Small Talk mit Deborah ­Hellmann über eine Grundlagenstudie zu Femiziden

»Weder Familiendrama noch Sextäter«

Small Talk Von Anke Schwarzer

Alle drei Tage wird in Deutschland dem Bundeskriminalamt zufolge eine Frau von ihrem Partner oder ehemaligen Partner getötet. Hinzu kommen die Morde an Frauen durch ihnen unbekannte Täter. Eine Grundlagenstudie über Femizide, also die Tötung von Frauen aus Frauenhass, untersucht nun die sozialen Kontexte und Motive solcher ­Taten. Die »Jungle World« sprach mit Deborah Hellmann, Professorin für Psychologie und Mitarbeiterin am Kriminologischen Forschungsinstitut Niedersachsen, das an der Studie beteiligt ist.

Wie möchten Sie und Ihre Kollegen die Studie angehen?

Zunächst führen wir Expertengespräche mit Fachanwältinnen und Richterinnen, mit Ermittlerinnen von Polizei und Staatsanwaltschaft, mit Vertreterinnen verschiedener Opferschutzverbände und mit psychosozialen Prozessbegleiterinnen. Dann analysieren wir Strafverfahrensakten von Fällen, in denen Frauen getötet oder Opfer einer Körperverletzung mit Todesfolge wurden. Auch Tötungsversuche werden einbezogen. Die Betroffenen können wir nicht befragen, da sie tot sind, und diejenigen, die einen Tötungsversuch überlebt haben, interviewen wir aus forschungsethischen Gründen nicht.

Wie groß ist die Datenbasis der Akten abgeschlossener Fälle?

Ausgewertet werden 250 bis 300 Akten der Bundesländer Baden-Württemberg, Berlin, Niedersachsen und Rheinland-Pfalz aus dem Jahr 2017. Diese Datenbasis bildet etwa ein Drittel der deutschen Bevölkerung ab und spiegelt die Situation der großen Flächenländer wie auch der Stadtstaaten.

Warum beginnt die Studie erst jetzt?

Das Thema Femizide hat mittlerweile Einzug in die Gesellschaft gehalten. Und es ist klar geworden, dass wir in Deutschland keine zuverlässigen Daten darüber haben, wie viele Femizide es gibt, zumal eine einheitliche Definition fehlt. Aber wir können mit einer Arbeitsdefinition starten: Femizid ist die Tötung von Frauen, weil sie Frauen sind, und nicht weil sie, wie zum Beispiel bei einem Autobahnraser, ein zufälliges Opfer sind.

Was könnte die Studie Ihrer Ansicht nach be­wirken?
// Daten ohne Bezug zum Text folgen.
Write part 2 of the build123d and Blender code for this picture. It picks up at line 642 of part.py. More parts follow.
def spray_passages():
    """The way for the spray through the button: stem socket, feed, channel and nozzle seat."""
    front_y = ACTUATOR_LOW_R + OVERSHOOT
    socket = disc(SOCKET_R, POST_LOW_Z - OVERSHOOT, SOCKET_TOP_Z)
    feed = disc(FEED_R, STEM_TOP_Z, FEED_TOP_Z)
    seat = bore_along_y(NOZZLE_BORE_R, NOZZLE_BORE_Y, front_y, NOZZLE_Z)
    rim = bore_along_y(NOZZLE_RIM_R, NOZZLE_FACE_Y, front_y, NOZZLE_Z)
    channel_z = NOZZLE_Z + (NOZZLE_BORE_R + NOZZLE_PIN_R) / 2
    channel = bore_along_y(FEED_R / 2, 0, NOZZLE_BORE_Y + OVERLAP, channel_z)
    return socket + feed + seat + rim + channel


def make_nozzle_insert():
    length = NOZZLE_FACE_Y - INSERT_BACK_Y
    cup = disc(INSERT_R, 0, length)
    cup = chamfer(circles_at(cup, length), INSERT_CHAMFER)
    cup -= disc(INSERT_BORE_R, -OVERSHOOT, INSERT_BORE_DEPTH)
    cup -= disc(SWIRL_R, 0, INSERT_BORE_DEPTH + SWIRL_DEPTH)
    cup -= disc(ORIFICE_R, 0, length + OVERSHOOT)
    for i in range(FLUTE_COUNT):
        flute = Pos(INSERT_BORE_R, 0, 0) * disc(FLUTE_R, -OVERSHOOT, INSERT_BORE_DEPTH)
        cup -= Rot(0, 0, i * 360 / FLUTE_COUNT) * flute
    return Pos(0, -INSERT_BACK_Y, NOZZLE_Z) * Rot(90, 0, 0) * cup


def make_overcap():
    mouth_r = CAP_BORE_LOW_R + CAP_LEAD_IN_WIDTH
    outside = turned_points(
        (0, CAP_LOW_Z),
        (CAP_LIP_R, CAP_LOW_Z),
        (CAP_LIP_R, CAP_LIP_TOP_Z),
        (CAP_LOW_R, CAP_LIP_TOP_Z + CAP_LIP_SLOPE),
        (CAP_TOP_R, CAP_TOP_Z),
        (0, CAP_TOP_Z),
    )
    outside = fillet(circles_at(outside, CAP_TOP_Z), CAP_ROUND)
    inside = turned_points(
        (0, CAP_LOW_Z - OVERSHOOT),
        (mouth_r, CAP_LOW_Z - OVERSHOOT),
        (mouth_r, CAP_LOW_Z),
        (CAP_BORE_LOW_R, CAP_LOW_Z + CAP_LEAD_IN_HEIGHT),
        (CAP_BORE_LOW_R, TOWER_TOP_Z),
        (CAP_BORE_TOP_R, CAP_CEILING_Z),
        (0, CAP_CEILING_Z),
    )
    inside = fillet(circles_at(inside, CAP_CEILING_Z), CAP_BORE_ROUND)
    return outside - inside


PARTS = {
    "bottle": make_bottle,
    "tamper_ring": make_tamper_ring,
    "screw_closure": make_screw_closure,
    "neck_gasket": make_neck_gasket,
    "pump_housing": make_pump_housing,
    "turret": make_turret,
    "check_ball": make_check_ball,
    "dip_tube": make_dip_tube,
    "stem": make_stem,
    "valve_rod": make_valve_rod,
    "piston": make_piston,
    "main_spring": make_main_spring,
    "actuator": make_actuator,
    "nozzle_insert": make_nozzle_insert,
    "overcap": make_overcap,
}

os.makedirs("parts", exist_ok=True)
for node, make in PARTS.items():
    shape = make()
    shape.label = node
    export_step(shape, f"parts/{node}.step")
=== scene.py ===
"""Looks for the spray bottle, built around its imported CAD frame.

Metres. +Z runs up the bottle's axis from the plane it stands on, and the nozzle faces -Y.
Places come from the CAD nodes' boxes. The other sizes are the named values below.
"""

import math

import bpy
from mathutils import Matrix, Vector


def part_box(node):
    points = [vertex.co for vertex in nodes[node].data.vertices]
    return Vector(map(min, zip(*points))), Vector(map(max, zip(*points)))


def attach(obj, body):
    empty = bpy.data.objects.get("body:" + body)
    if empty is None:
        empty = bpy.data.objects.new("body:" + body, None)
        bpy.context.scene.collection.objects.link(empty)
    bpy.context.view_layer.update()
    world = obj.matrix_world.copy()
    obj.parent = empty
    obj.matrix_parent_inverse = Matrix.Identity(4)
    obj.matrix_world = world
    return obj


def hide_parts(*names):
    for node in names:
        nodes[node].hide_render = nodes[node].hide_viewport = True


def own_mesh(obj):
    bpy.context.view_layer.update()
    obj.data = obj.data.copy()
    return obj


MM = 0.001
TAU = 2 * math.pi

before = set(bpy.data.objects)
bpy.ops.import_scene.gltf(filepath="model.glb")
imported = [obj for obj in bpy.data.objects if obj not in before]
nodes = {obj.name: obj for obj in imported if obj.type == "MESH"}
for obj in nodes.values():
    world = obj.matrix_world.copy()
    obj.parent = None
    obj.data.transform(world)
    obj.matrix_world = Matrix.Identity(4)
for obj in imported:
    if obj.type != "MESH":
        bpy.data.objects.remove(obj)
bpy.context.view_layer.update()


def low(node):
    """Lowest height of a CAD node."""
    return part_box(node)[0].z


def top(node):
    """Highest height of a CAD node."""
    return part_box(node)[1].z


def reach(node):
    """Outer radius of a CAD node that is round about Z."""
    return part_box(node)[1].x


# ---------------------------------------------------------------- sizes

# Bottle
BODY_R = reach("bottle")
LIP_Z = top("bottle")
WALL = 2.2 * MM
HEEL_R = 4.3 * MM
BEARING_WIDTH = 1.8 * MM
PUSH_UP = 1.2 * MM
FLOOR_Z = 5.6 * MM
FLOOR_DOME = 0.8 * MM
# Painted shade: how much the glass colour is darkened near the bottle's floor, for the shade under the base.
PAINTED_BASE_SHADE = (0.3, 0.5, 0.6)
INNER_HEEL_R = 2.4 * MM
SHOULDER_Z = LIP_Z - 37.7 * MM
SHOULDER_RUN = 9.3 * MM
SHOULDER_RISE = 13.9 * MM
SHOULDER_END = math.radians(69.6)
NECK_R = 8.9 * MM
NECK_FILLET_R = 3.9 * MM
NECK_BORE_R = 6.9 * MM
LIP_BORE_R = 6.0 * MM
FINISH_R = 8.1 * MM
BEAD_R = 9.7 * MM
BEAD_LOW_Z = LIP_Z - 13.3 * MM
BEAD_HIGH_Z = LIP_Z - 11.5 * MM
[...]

Im Strafgesetzbuch gibt es bislang das Delikt Femizid nicht. Die Studie könnte bewirken, dass ein solches eingeführt wird, wobei dies nicht das primäre Ziel ist. Wir analysieren, wie die Justiz mit Femiziden umgeht, welche Strafen verhängt werden. Stellen wir fest, dass die Perspektive der weiblichen Opfer in Strafverfahren systematisch vernachlässigt wird, dann könnten weitere Schritte folgen für Personen, die mit solchen Fällen betraut sind. Wir wissen etwa, dass häusliche Gewalt ein Risikofaktor, ein häufiger Vorläufer des Femizids ist. Wenn Angriffe gegen den Hals des Opfers nicht als Tötungsversuch, sondern regelmäßig als Körperverletzung gewertet würden, wäre das zum Beispiel eine wichtige Erkenntnis, die zu Schulungen von Staatsanwaltschaften und Richterinnen führen könnte.

Die Studie kann auch eine Sensibilisierung des Umfelds fördern, Frauenschutzeinrichtungen stärken und präventiv wirken. Sie kann in der Gesellschaft ein Bewusstsein für die Risikofaktoren schaffen. Wünschenswert wäre auch, dass die Medien dann nicht mehr länger von einem »Familiendrama« oder einem »Sextäter« sprechen, wenn es sich um ­Femizide handelt.